Une singulière science de la composition métamorphose les batailles en carrousels, insuffle l’harmonie dans le chaos. C’est donc à Caron que l’on confie naturellement le soin de fournir des dessins pour la réalisation d’une tenture à la gloire des Valois. D’un sujet si périlleux, tant l’époque est tourmentée et la dynastie fragile, Caron tire le plus grand chef-d’œuvre de la propagande royale. La renommée quasi légendaire de ces tapisseries tissées à Bruxelles est proportionnelle à l’excitation que suscite leur accrochage. Si deux d’entre elles ont été récemment présentées au château de Fontainebleau, c’est bien la première fois depuis leur arrivée à Florence en 1589 que la tenture est exposée au grand complet, avec la Galerie de Psyché pour écrin.
Tissée à or, parvenue jusqu’à nous dans un état de fraîcheur invraisemblable, la tapisserie donne à voir une succession de festivités somptueuses, où règnent la pompe et l’artifice. Aux jeux équestres succèdent les jeux nautiques ; sous les yeux de la grande Catherine, confortablement installée sous le dais d’une luxueuse embarcation, des armées de parade costumées à l’orientale affrontent une baleine chimérique, tout droit surgie des eaux de l’Adour. Accueilli par le concert des Sirènes et des Tritons – hissés sur la carapace d’une gigantesque tortue –, Neptune s’apprête à arbitrer le combat depuis un non moins étonnant char pédalo. Magnifiquement parée pour assister à de tels spectacles, la cour déploie d’une scène l’autre force caparaçons, robes, caps et pourpoints brodés, éventails de plumes rares, aigrettes endiamantées… Afin de prouver à l’Europe entière que le beau XVIe siècle ne serait pas mort avec Henri II ?
Assez peu assortie aux luttes intestines qui font rage dans le royaume, la fantaisie débridée de ces divertissements contraste aussi avec le sérieux de l’assistance. Au premier plan, véritable galerie de portraits, la famille royale et ses plus proches soutiens se présentent sous leur meilleur jour, presque indifférents aux réjouissances qui les entourent. Leur tournant souvent le dos, sereins et distants, ils semblent les témoins impassibles d’un tout autre spectacle. La dynastie apparaît ainsi à la fois fastueuse et lucide, mission accomplie pour Caron et tous les artistes ayant contribué à cette brillante entreprise.
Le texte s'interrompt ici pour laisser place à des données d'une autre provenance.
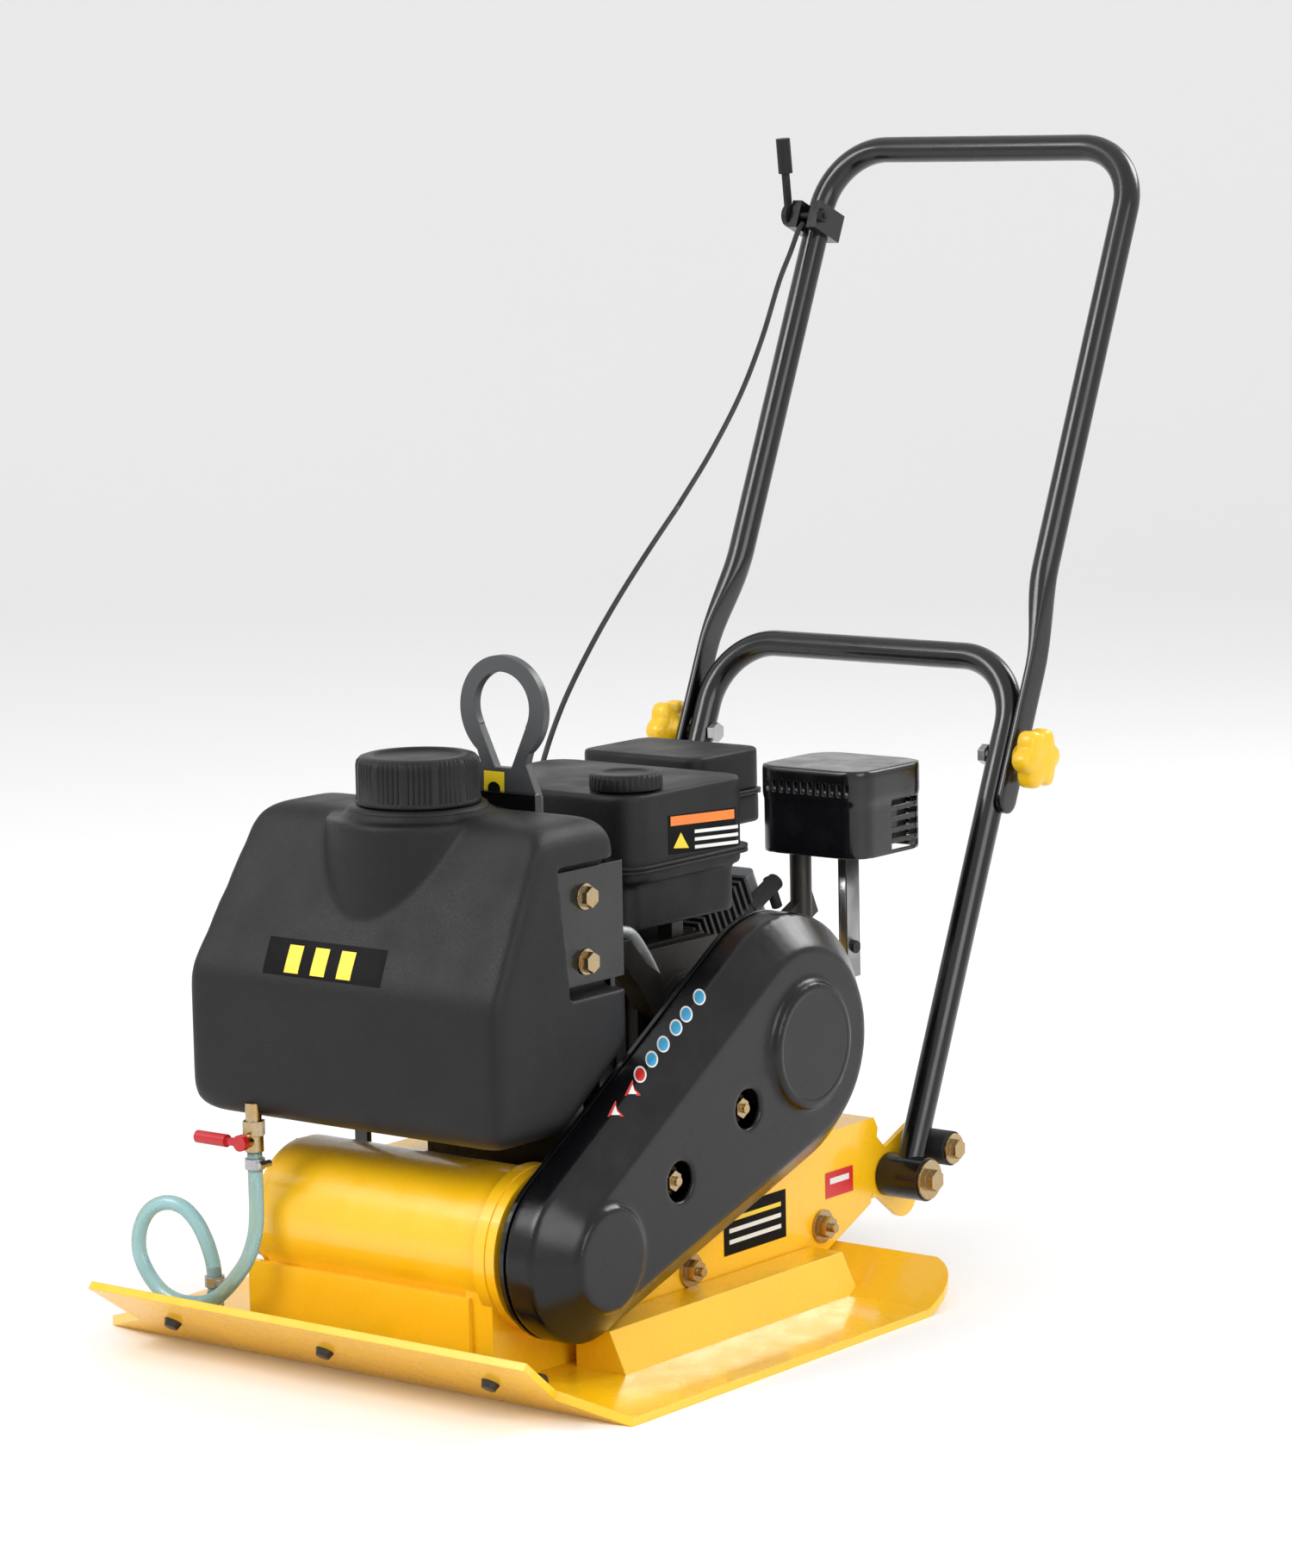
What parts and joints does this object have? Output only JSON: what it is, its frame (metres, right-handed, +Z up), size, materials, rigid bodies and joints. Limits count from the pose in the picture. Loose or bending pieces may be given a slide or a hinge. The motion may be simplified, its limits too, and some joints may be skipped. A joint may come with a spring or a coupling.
{
  "type": "plate compactor",
  "caption": "Petrol forward plate compactor with water tank, belt guard, lifting eye and a folding two-part handle.",
  "frame": {"origin": "centre of the flat sole, on the ground", "axes": "+Z up, +X to the belt guard side, +Y towards the handle"},
  "size_m": [0.58, 1.0402, 1.0155],
  "materials": {
    "yellow_paint": "gloss",
    "black_paint": "gloss",
    "grey_paint": "satin",
    "tank_plastic": "matte",
    "guard_plastic": "gloss",
    "knob_plastic": "gloss",
    "red_plastic": "gloss",
    "rubber": "matte",
    "steel": "satin",
    "alloy": "satin",
    "zinc_yellow": "satin",
    "hose_plastic": "gloss",
    "cast_metal": "matte"
  },
  "bodies": {
    "root": {"base_plate": "yellow_paint", "spray_bar": "black_paint", "lip_bolts": "steel", "exciter_housing": "yellow_paint", "exciter_cover_left": "yellow_paint", "exciter_cover_right": "yellow_paint", "cover_bolts": "steel", "exciter_bearings": "steel", "drive_belt": "rubber", "crankcase": "black_paint", "crankcase_cover": "alloy", "cylinder": "cast_metal", "rocker_cover": "alloy", "spark_plug": "rubber", "recoil_starter": "black_paint", "fuel_tank": "tank_plastic", "carburettor": "alloy", "air_cleaner": "tank_plastic", "muffler": "steel", "muffler_guard": "black_paint", "engine_bed": "yellow_paint", "rubber_mounts": "rubber", "frame_bolts": "zinc_yellow", "belt_guard": "guard_plastic", "guard_backplate": "black_paint", "guard_bolts": "zinc_yellow", "water_tank": "tank_plastic", "tank_brackets": "black_paint", "tank_bolts": "zinc_yellow", "water_valve": "zinc_yellow", "water_hose": "hose_plastic", "hose_fitting": "steel", "lifting_frame": "black_paint", "lifting_eye": "grey_paint", "pivot_bolts": "zinc_yellow", "stop_buffers": "rubber", "throttle_cable_lower": "rubber"},
    "handle_lower": {"handle_lower": "black_paint", "pivot_bushes": "rubber", "knob_bolts": "steel"},
    "handle_upper": {"handle_upper": "black_paint", "throttle_bracket": "black_paint", "throttle_cable_upper": "rubber"},
    "knob_left": {"knob_left": "knob_plastic"},
    "knob_right": {"knob_right": "knob_plastic"},
    "throttle_lever": {"throttle_lever": "tank_plastic"},
    "throttle_arm": {"throttle_arm": "steel"},
    "valve_lever": {"valve_lever": "red_plastic"},
    "water_cap": {"water_cap": "tank_plastic"},
    "fuel_cap": {"fuel_cap": "tank_plastic"},
    "starter_grip": {"starter_grip": "tank_plastic"},
    "exciter_rotor": {"eccentric_shaft": "steel", "exciter_pulley": "steel"},
    "engine_rotor": {"crankshaft": "steel", "flywheel": "alloy", "clutch_pulley": "steel", "clutch_hub": "alloy"},
    "choke_lever": {"choke_lever": "tank_plastic"},
    "engine_switch": {"engine_switch": "red_plastic"},
    "dipstick": {"dipstick": "tank_plastic"}
  },
  "joints": [
    {"name": "handle_fold", "type": "hinge", "parent": "root", "child": "handle_lower", "pos_m": [0, 0.346, 0.0845], "axis": [1, 0, 0], "range_deg": [0, 30], "deforming": ["throttle_cable_lower"]},
    {"name": "upper_handle_fold", "type": "hinge", "parent": "handle_lower", "child": "handle_upper", "pos_m": [0, 0.5026, 0.451], "axis": [1, 0, 0], "range_deg": [0, 75], "deforming": ["throttle_cable_upper"]},
    {"name": "knob_left_turn", "type": "hinge", "parent": "handle_lower", "child": "knob_left", "pos_m": [-0.2, 0.5026, 0.451], "axis": [1, 0, 0], "continuous": true},
    {"name": "knob_right_turn", "type": "hinge", "parent": "handle_lower", "child": "knob_right", "pos_m": [0.2, 0.5026, 0.451], "axis": [1, 0, 0], "continuous": true},
    {"name": "throttle_lever_turn", "type": "hinge", "parent": "handle_upper", "child": "throttle_lever", "pos_m": [-0.1763, 0.69086, 0.93956], "axis": [1, 0, 0], "range_deg": [0, 55]},
    {"name": "throttle_arm_turn", "type": "hinge", "parent": "root", "child": "throttle_arm", "pos_m": [-0.136, 0.19, 0.35], "axis": [1, 0, 0], "range_deg": [0, 27.5]},
    {"name": "valve_lever_turn", "type": "hinge", "parent": "root", "child": "valve_lever", "pos_m": [-0.103, -0.2353, 0.191], "axis": [0, -1, 0], "range_deg": [0, 90]},
    {"name": "water_cap_turn", "type": "hinge", "parent": "root", "child": "water_cap", "pos_m": [0, -0.117, 0.49], "axis": [0, 0, 1], "continuous": true},
    {"name": "fuel_cap_turn", "type": "hinge", "parent": "root", "child": "fuel_cap", "pos_m": [0.07, 0.076, 0.47], "axis": [0, 0, 1], "range_deg": [0, 90]},
    {"name": "starter_pull", "type": "slide", "parent": "root", "child": "starter_grip", "axis": [-0.6, 0, 0.8], "range_m": [0, 0.45], "stiffness_N_per_m": 8, "springref_m": -0.15},
    {"name": "exciter_spin", "type": "hinge", "parent": "root", "child": "exciter_rotor", "pos_m": [0, -0.143, 0.114], "axis": [1, 0, 0], "continuous": true},
    {"name": "engine_spin", "type": "hinge", "parent": "root", "child": "engine_rotor", "pos_m": [0, 0.138, 0.246], "axis": [1, 0, 0], "continuous": true},
    {"name": "choke_turn", "type": "hinge", "parent": "root", "child": "choke_lever", "pos_m": [-0.119, 0.244, 0.378], "axis": [1, 0, 0], "range_deg": [-30, 0]},
    {"name": "switch_turn", "type": "hinge", "parent": "root", "child": "engine_switch", "pos_m": [-0.05, 0.072, 0.3], "axis": [1, 0, 0], "range_deg": [0, 20]},
    {"name": "dipstick_turn", "type": "hinge", "parent": "root", "child": "dipstick", "pos_m": [0.046, 0.072, 0.188], "axis": [0, -0.866, 0.5], "continuous": true}
  ],
  "couplings": [
    {"joint": "engine_spin", "follows": "exciter_spin", "ratio": 0.66667},
    {"joint": "throttle_arm_turn", "follows": "throttle_lever_turn", "ratio": 0.5}
  ]
}
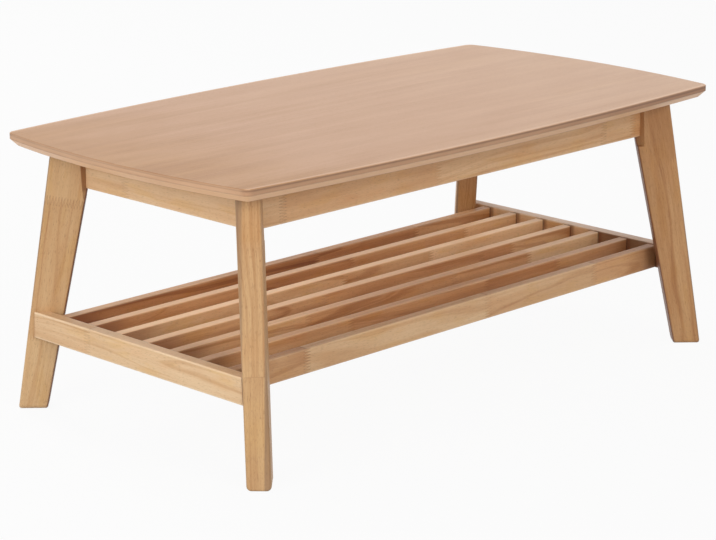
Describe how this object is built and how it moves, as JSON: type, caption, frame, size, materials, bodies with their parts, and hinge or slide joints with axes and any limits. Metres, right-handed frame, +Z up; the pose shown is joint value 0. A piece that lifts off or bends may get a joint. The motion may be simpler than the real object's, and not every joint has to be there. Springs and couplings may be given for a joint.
{
  "type": "coffee table",
  "caption": "Low wooden coffee table with a bowed, bevelled veneered top on splayed board legs, a frame of aprons and a slatted lower shelf between two end rails.",
  "frame": {"origin": "on the floor at the middle of the table's footprint", "axes": "+X along the table's length, +Y along its width towards the back, +Z up"},
  "size_m": [1.12, 0.59, 0.45],
  "materials": {
    "top_veneer": "satin lacquered veneer",
    "top_core": "stained and lacquered edge",
    "backing_veneer": "plain sealed veneer",
    "apron_wood": "satin lacquer",
    "leg_wood": "satin lacquer",
    "shelf_wood": "satin lacquer",
    "block_wood": "unfinished sawn wood",
    "dowel_wood": "unfinished beech",
    "zinc_steel": "zinc plated"
  },
  "bodies": {
    "root": {"top_board": "top_core", "top_veneer": "top_veneer", "underside_veneer": "backing_veneer", "front_apron": "apron_wood", "back_apron": "apron_wood", "left_end_apron": "apron_wood", "right_end_apron": "apron_wood", "front_left_leg": "leg_wood", "front_right_leg": "leg_wood", "back_left_leg": "leg_wood", "back_right_leg": "leg_wood", "front_left_corner_block": "block_wood", "front_right_corner_block": "block_wood", "back_left_corner_block": "block_wood", "back_right_corner_block": "block_wood", "hanger_bolts": "zinc_steel", "bolt_washers": "zinc_steel", "bolt_nuts": "zinc_steel", "corner_block_screws": "zinc_steel", "top_screws": "zinc_steel", "left_shelf_rail": "shelf_wood", "right_shelf_rail": "shelf_wood", "shelf_rail_dowels": "dowel_wood", "slat_1": "shelf_wood", "slat_2": "shelf_wood", "slat_3": "shelf_wood", "slat_4": "shelf_wood", "slat_5": "shelf_wood", "slat_6": "shelf_wood", "slat_7": "shelf_wood", "slat_dowels": "dowel_wood"}
  },
  "joints": []
}
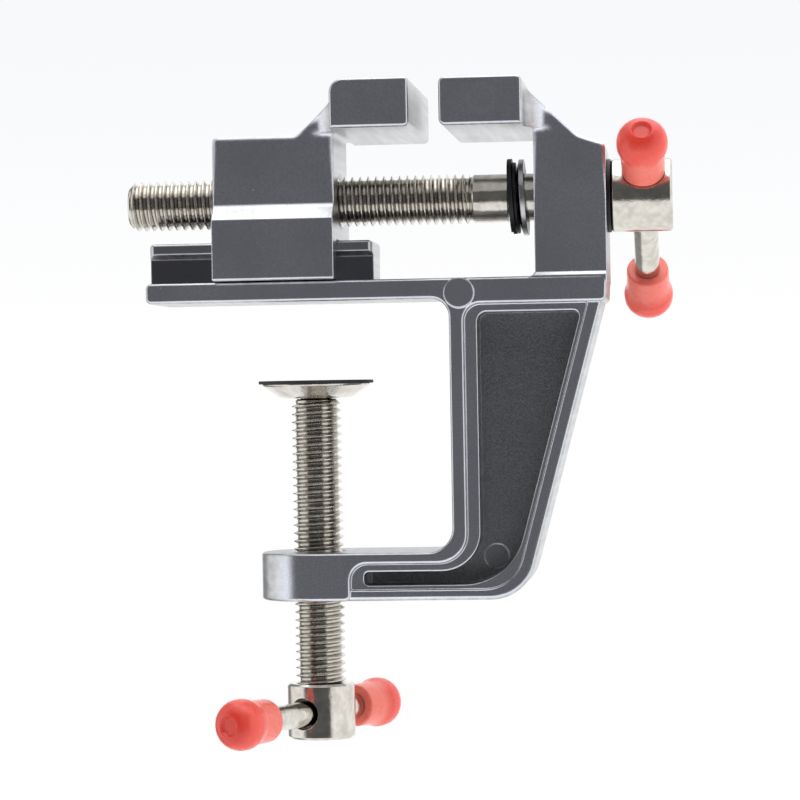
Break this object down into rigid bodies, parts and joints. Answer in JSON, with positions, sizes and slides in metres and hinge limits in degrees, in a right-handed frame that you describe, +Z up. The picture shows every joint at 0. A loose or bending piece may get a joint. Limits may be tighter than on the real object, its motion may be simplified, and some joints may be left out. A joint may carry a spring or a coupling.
{
  "type": "circuit board holder vise",
  "caption": "Small clamp-on bench vise with a sliding jaw on a T-rail, a main screw and a table clamp screw, both turned by sliding handle bars with soft caps.",
  "frame": {"origin": "where the clamp screw axis meets the flat underside of the bed, in the middle plane of the casting", "axes": "+Z up, +X along the main screw towards its handle, +Y across the jaws, away from the side with the ejector marks"},
  "size_m": [0.086, 0.0475, 0.1025],
  "materials": {
    "casting": "satin die cast, polished edges",
    "nickel": "bright nickel plate",
    "black_steel": "black oxide",
    "spring_washer": "bare spring steel",
    "black_facing": "dull black",
    "red_cap": "soft satin vinyl"
  },
  "bodies": {
    "frame": {"frame_casting": "casting"},
    "jaw": {"moving_jaw": "casting"},
    "main_spindle": {"main_screw": "nickel", "retaining_clip": "black_steel", "thrust_washer": "black_steel"},
    "loose_washers": {"clip_washer": "black_steel", "dished_washer": "spring_washer"},
    "main_handle": {"main_tbar_rod": "nickel", "main_tbar_cap_upper": "red_cap", "main_tbar_cap_lower": "red_cap"},
    "pad": {"swivel_pad": "nickel", "pad_facing": "black_facing"},
    "clamp_spindle": {"clamp_screw": "nickel"},
    "clamp_handle": {"clamp_tbar_rod": "nickel", "clamp_tbar_cap_front": "red_cap", "clamp_tbar_cap_back": "red_cap"}
  },
  "joints": [
    {"name": "main_screw_turn", "type": "hinge", "parent": "frame", "child": "main_spindle", "pos_m": [0.04, 0, 0.01585], "axis": [1, 0, 0], "range_deg": [-1332, 7200]},
    {"name": "jaw_slide", "type": "slide", "parent": "frame", "child": "jaw", "axis": [1, 0, 0], "range_m": [-0.0251, 0.00464]},
    {"name": "washer_slide", "type": "slide", "parent": "main_spindle", "child": "loose_washers", "axis": [1, 0, 0], "range_m": [0, 0.0012]},
    {"name": "main_tbar_slide", "type": "slide", "parent": "main_spindle", "child": "main_handle", "axis": [0, -0.809, 0.5878], "range_m": [0, 0.013]},
    {"name": "pad_lift", "type": "slide", "parent": "frame", "child": "pad", "axis": [0, 0, 1], "range_m": [-0.0238, 0.01225]},
    {"name": "clamp_screw_turn", "type": "hinge", "parent": "pad", "child": "clamp_spindle", "pos_m": [0, 0, -0.03], "axis": [0, 0, 1], "range_deg": [-6840, 3510]},
    {"name": "clamp_tbar_slide", "type": "slide", "parent": "clamp_spindle", "child": "clamp_handle", "axis": [-0.454, -0.891, 0], "range_m": [-0.0099, 0.0039]}
  ],
  "couplings": [
    {"joint": "jaw_slide", "follows": "main_screw_turn", "m_per_rad": -0.00019894},
    {"joint": "pad_lift", "follows": "clamp_screw_turn", "m_per_rad": 0.00019894}
  ]
}
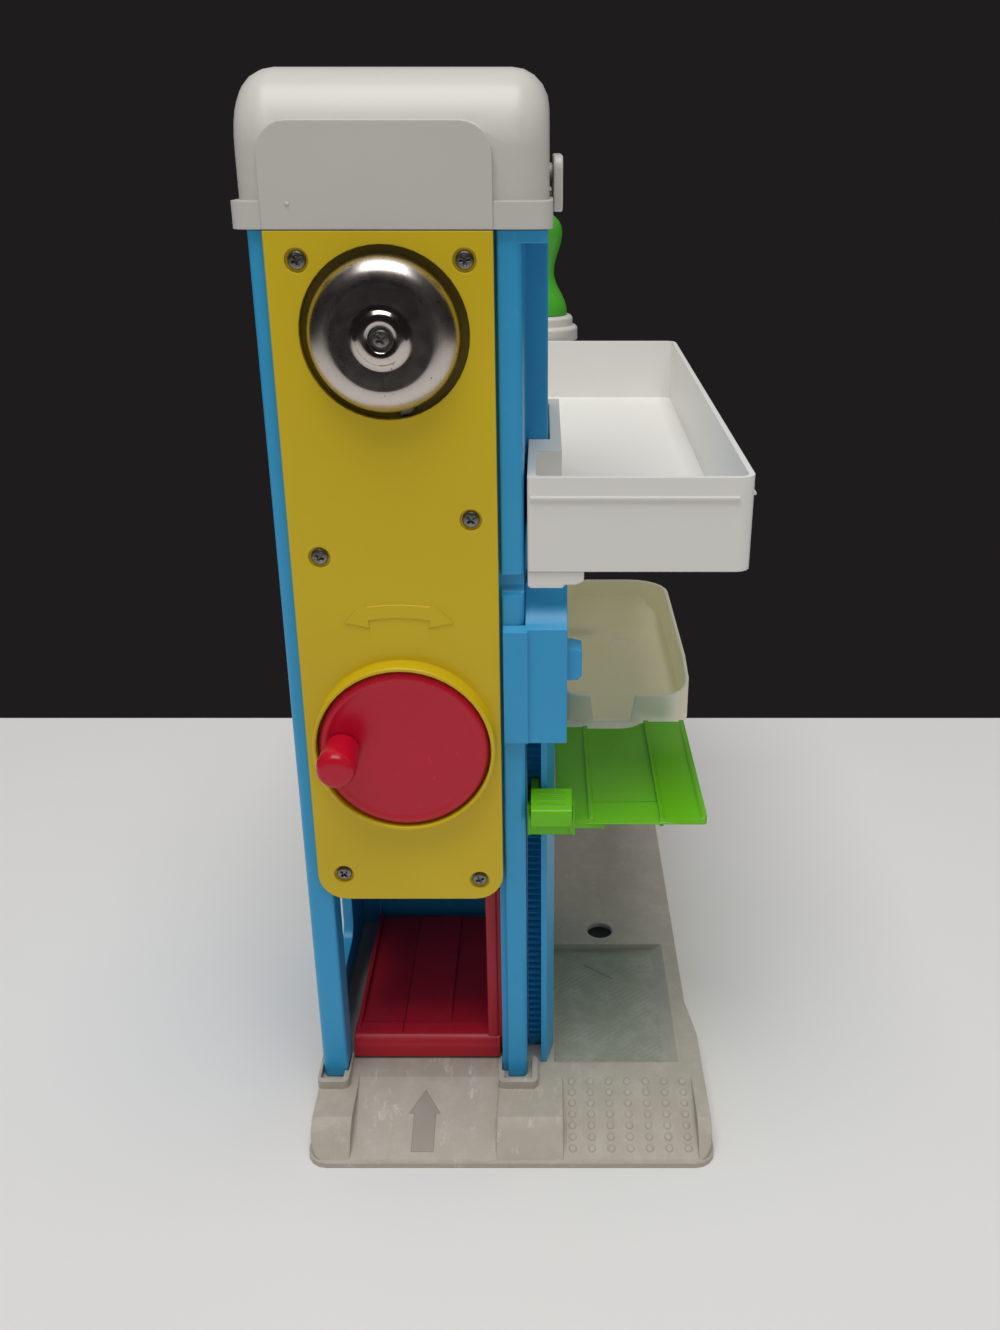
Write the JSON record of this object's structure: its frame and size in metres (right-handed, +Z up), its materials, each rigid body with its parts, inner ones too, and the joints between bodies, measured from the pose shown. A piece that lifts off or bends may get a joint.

Qu’il s’agisse de scènes macabres ou festives, l’univers « caronesque » est moins le miroir de la réalité que sa résolution tant espérée, un métavers où les meurtres n’ont lieu que dans la Rome antique, où la cour coule des jours heureux. Cette transposition rêvée culmine avec un prêt iconique du Getty Museum de Los Angeles : Saint Denys l’Aréopagite convertissant les philosophes païens. Dans une Athènes peuplée d’édifices parisiens, les grands esprits tombent d’accord sous un ciel d’apocalypse. Loin de mettre en péril la Cité, la nuée rougeoyante triomphe de la critique, et la perspective offre à l’époque une issue monumentale.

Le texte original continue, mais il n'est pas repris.